When asked whether the differences among the NUP top leadership are reconcilable, Mr Nsanja says this may not be possible since “some individuals in NUP believe that they are more important than others”.

“Their [Kyagulanyi and Mpuuga] disagreement is sentimental, not ideological which could make it easy to reconcile. But their failure to reach out to the other for the last six months, speaks volumes,” he says. 
But NUP deputy spokesperson Alex Waiswa Mufumbiro says: “We do not have divisions in NUP. We are very strong as a party and actively carry out political activities even beyond Buganda because our focus is national.”

He adds: “We are confident that Buganda region is ours because the liberated people decide once and never turn back.”
Mr Mpuuga has organised a thanksgiving ceremony in Masaka set for today to thank God for all that he has achieved as a politician.  
However, the NUP Leadership says they have not been invited to the event.
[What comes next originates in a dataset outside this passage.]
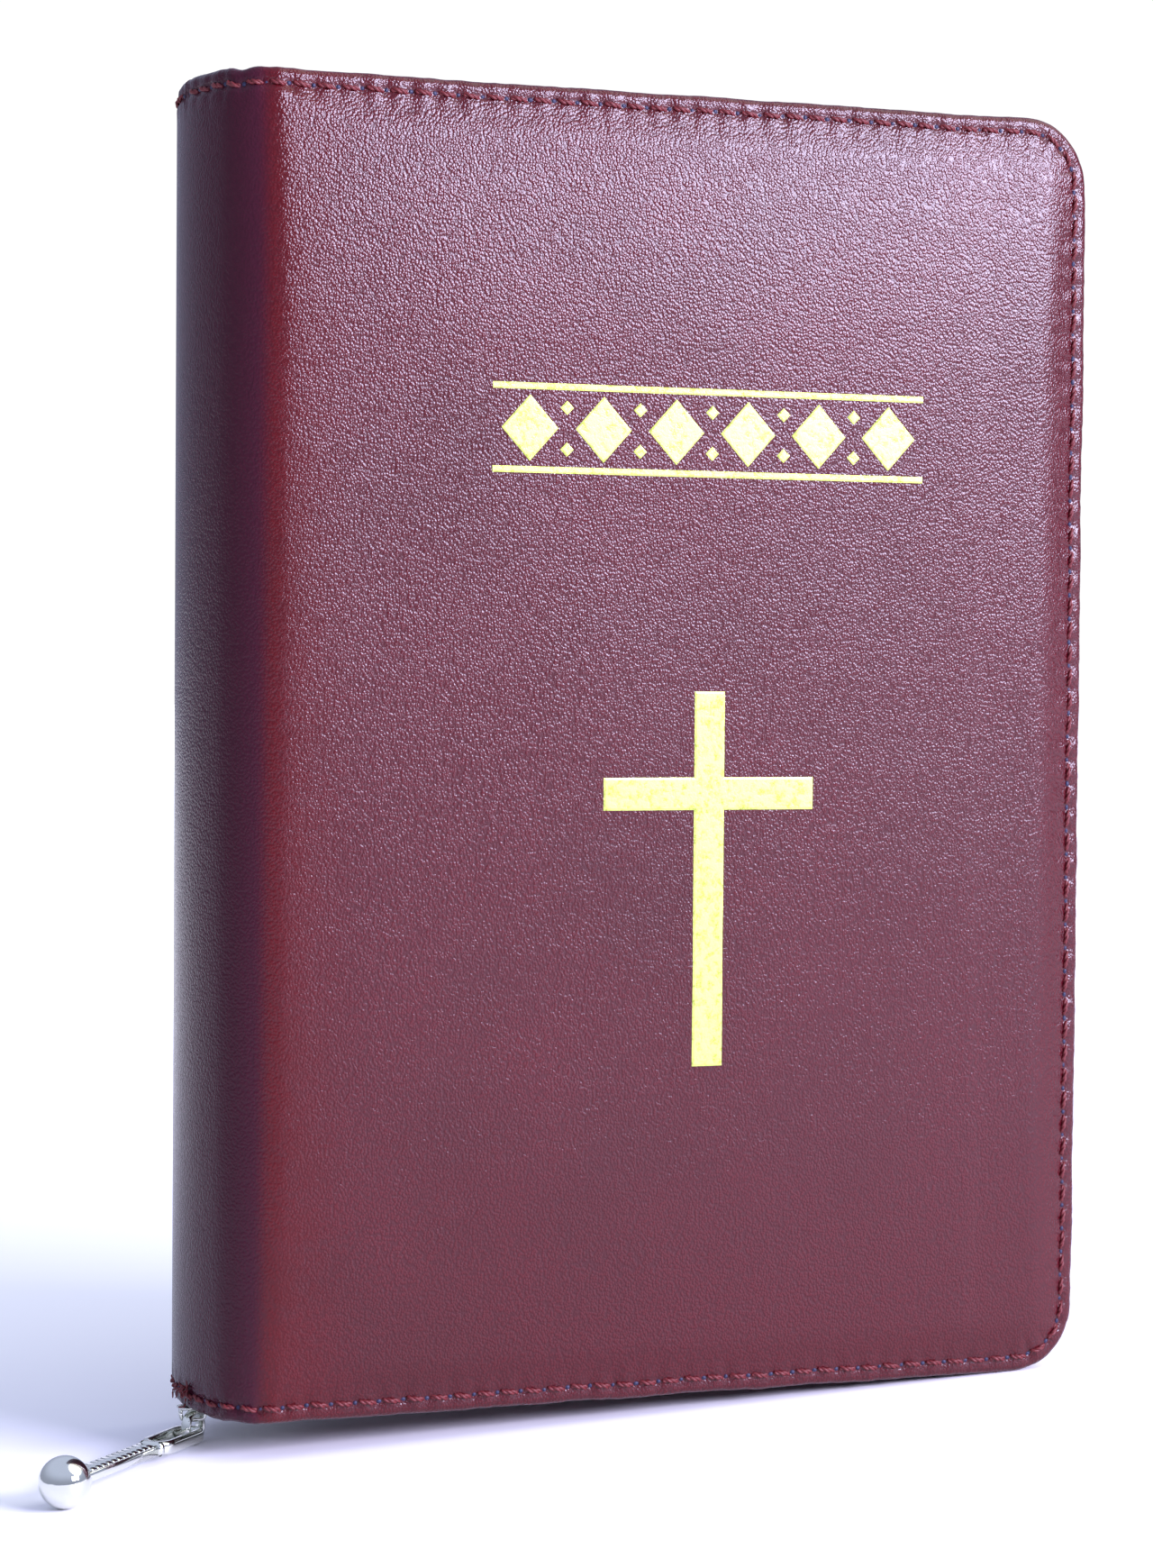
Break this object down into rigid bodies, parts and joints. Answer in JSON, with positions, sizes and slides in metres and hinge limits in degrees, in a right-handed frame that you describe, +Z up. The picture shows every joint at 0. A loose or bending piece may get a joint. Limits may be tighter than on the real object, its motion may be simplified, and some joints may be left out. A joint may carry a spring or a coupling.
{
  "type": "zip-around bible",
  "caption": "Leather-bound bible with a rounded spine, gold foil cross, stitched covers and a zip that runs round the three open edges, with a ball-ended metal pull.",
  "frame": {"origin": "midway between the two covers and midway from spine to fore-edge, level with the lower edges of the covers", "axes": "+Z up the spine, +X from the spine to the fore-edge, -Y out of the front cover, +Y out of the back cover"},
  "size_m": [0.1589, 0.0478, 0.1917],
  "materials": {
    "cover_leather": "fine grain, semi-gloss",
    "spine_leather": "fine grain, semi-gloss",
    "padding": "soft foam sheet",
    "board": "matt grey board",
    "lining": "matt cloth",
    "endpaper": "matt",
    "thread": "twisted thread",
    "gold_foil": "pressed foil, satin",
    "zip_tape": "herringbone weave",
    "zip_teeth": "moulded",
    "zip_metal": "satin",
    "pages": "matt cut edges",
    "backing": "glued mull",
    "headband": "woven cord",
    "polished_metal": "polished nickel"
  },
  "bodies": {
    "front_cover": {"front_leather": "cover_leather", "front_padding": "padding", "front_board": "board", "front_lining": "lining", "front_pastedown": "endpaper", "front_stitching": "thread", "foil_cross": "gold_foil", "foil_ornament": "gold_foil", "zip_tape_front": "zip_tape", "zip_teeth_front": "zip_teeth", "zip_stop_front": "zip_metal", "front_pages": "pages", "front_block_backing": "backing", "front_headbands": "headband"},
    "spine": {"spine_leather": "spine_leather", "spine_stiffener": "board", "spine_lining": "lining", "spine_stitching": "thread"},
    "back_cover": {"back_leather": "cover_leather", "back_padding": "padding", "back_board": "board", "back_lining": "lining", "back_pastedown": "endpaper", "back_stitching": "thread", "zip_tape_back": "zip_tape", "zip_teeth_back": "zip_teeth", "zip_stop_back": "zip_metal"},
    "back_pages": {"back_pages": "pages", "back_block_backing": "backing", "back_headbands": "headband"},
    "zip_slider": {"slider_body": "polished_metal", "slider_bail": "polished_metal"},
    "pull_ring": {"pull_ring": "polished_metal"},
    "pull": {"pull_tab": "polished_metal"}
  },
  "joints": [
    {"name": "page_turn", "type": "hinge", "parent": "front_cover", "child": "back_pages", "pos_m": [-0.06045, 0, 0], "axis": [0, 0, 1], "range_deg": [0, 180]},
    {"name": "spine_hinge", "type": "hinge", "parent": "front_cover", "child": "spine", "pos_m": [-0.0633, -0.0153, 0], "axis": [0, 0, 1], "range_deg": [0, 90]},
    {"name": "back_cover_hinge", "type": "hinge", "parent": "spine", "child": "back_cover", "pos_m": [-0.0633, 0.0153, 0], "axis": [0, 0, 1], "range_deg": [0, 90]},
    {"name": "zip_slide", "type": "slide", "parent": "front_cover", "child": "zip_slider", "axis": [1, 0, 0], "range_m": [0, 0.105]},
    {"name": "ring_swing", "type": "hinge", "parent": "zip_slider", "child": "pull_ring", "pos_m": [-0.0644, 0, -0.0021], "axis": [1, 0, 0], "range_deg": [0, 36]},
    {"name": "pull_tilt", "type": "hinge", "parent": "pull_ring", "child": "pull", "pos_m": [-0.0644, 0, -0.0039], "axis": [0.745, -0.667, 0], "range_deg": [-3, 30]}
  ],
  "couplings": [
    {"joint": "spine_hinge", "follows": "page_turn", "ratio": 0.5},
    {"joint": "back_cover_hinge", "follows": "page_turn", "ratio": 0.5}
  ]
}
In the 2021 presidential polls, Robert Kyagulanyi, who was the NUP presidential candidate, garnered more votes in Buganda region compared to President Museveni.
For example in Gomba District, which has in the last three decades been voting NRM, Kyagulanyi defeated Museveni with 29,017 votes (53.66 percent) while the latter got 24,568 votes (45.43 percent).

During the 2016 presidential elections, the Opposition also defeated NRM in central districts like Masaka where the then Forum for Democratic Change (FDC) presidential candidate, Dr Kizza Besigye, garnered 47,549 votes against Mr Museveni’s 41,988 votes.